Представьте себе огромный, продолговатый четырехугольник, стены которого исчезают внизу, под идущими горой вверх рядами малиновых скамеек амфитеатра, а вверху спрятались за бесчисленными аркадами галереи, увешанной бархатными занавесами и кистями. Ни одного окна нигде в зале, весь свет падает вниз сквозь громадную стеклянную крышу, полукруглым сводом нависшую со всех сторон над залой. Целый лес разноцветных знамен и флагов спускается в залу из-под стеклянного свода и такие же знамена и флаги расставлены и навешены группами внизу и по галереям. Средина залы пустая, точно арена какая-нибудь, лишь изредка там разместилось несколько рядов скамей, опять цветных, ярких: не для публики, а для особых которых-нибудь гостей торжества, и кругом этого внутреннего пространства идет, по всем четырем сторонам залы, как цветная кайма, отделяющая кольца амфитеатра с публикой от внутреннего пустого пространства, широкая четырехугольная рамка из цветов и зелени.

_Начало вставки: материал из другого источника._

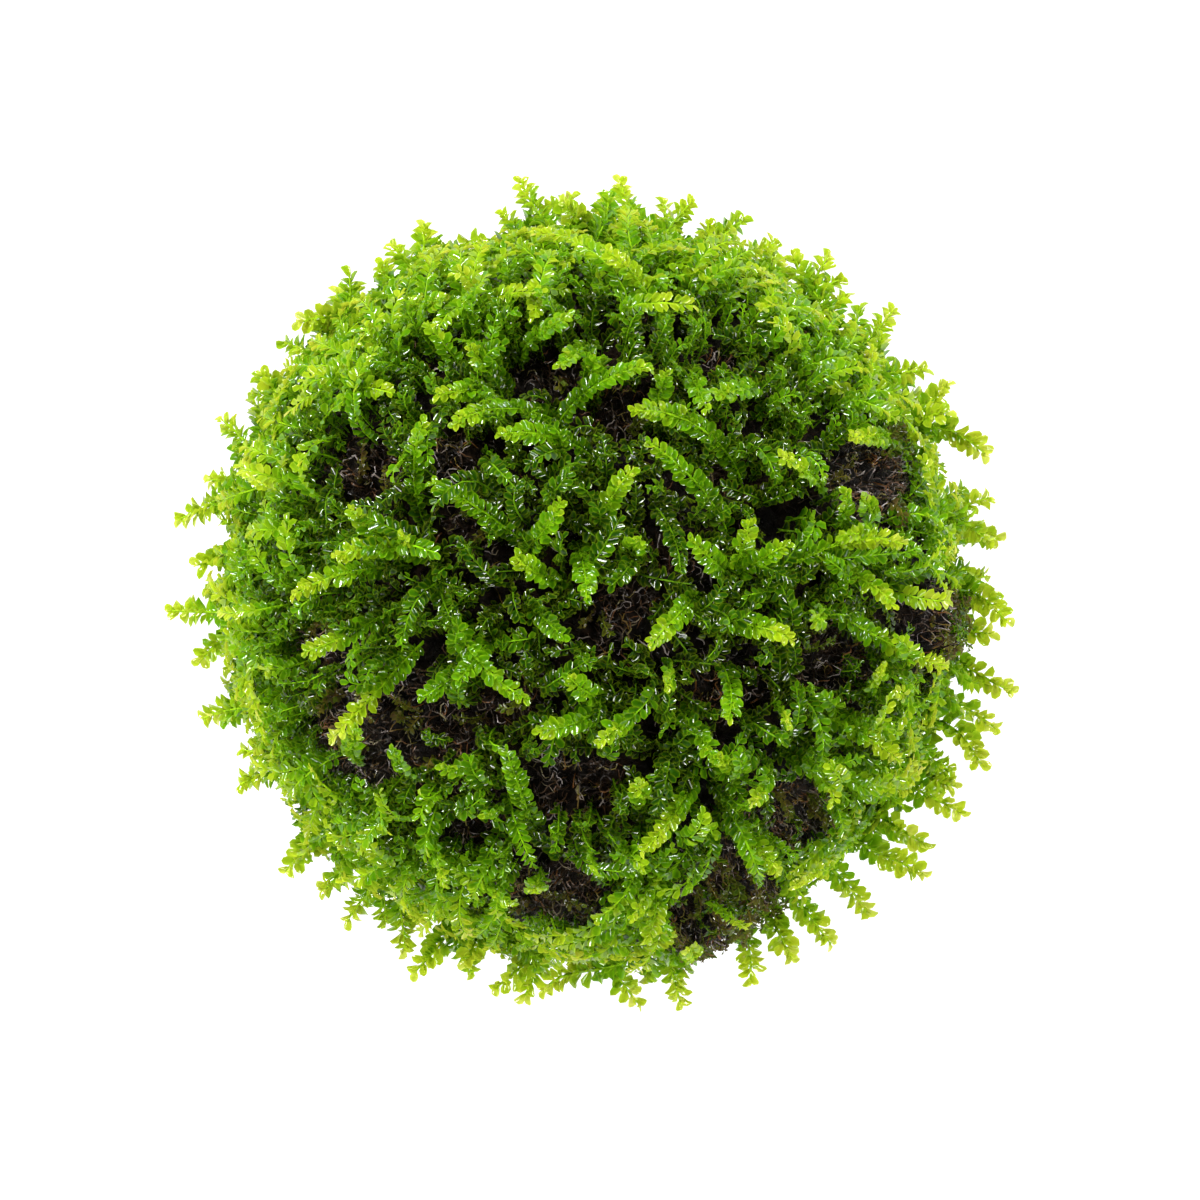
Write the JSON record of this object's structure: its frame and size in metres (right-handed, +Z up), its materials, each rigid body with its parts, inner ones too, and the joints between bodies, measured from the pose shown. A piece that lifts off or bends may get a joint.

Как не похожа эта зала, вся из ступеней и сквозных галерей, залитая сквозь свой воздушный стеклянный свод ярким солнечным светом, полная красок, золота, висящих изящными складками знамен, — как она не похожа на те печальные, голые, глядящие подвалом, экзерциргаузы и манежи, куда остальная Европа отправляется праздновать свои парадные фестивали, свои значительнейшие музыкальные торжества! Кто еще из европейских народов может указать у себя на другую подобную залу?
Но пока блеск, красивость, изящество этой залы еще продолжали наполнять глаза, воображение, а уже мысль стремилась к самому концерту. Что-то он скажет, спрашивал я себя, стоит ли французская музыка, французские музыканты всего этого великолепия, всей этой роскоши? Афиша казалась мне сильно сомнительного свойства. Конечно, тут стояло много знаменитых имен: Мейербер, Глюк, Россини, Вагнер, Мегюль, — массу публики они должны были заинтересовать и привлечь, а все-таки слушать было нечего, все-таки концерт был пустой и ничтожный: весь он состоял из каких-то маршей и молитв. Марш из «Альцесты», марш из «Sommernachtstratan», марш из «Пророка», марш мосье Жонаса, молитва из «Иосифа», молитва из «Моисея» и, вдобавок ко всему, отрывки из «Фенеллы» и галоп того же мосье Жонаса. Что же это все вместе было? Соединение старинных и новых пустяков с созданиями, давно отцветшими и увядшими, всякие мелочи и безделушки, и ни одной капитальной вещи! И вот из чего должен был состоять громадный концерт всемирной выставки, вот для чего должны были собираться четыре тысячи музыкантов и вот что Европе надо было притти послушать в Париже!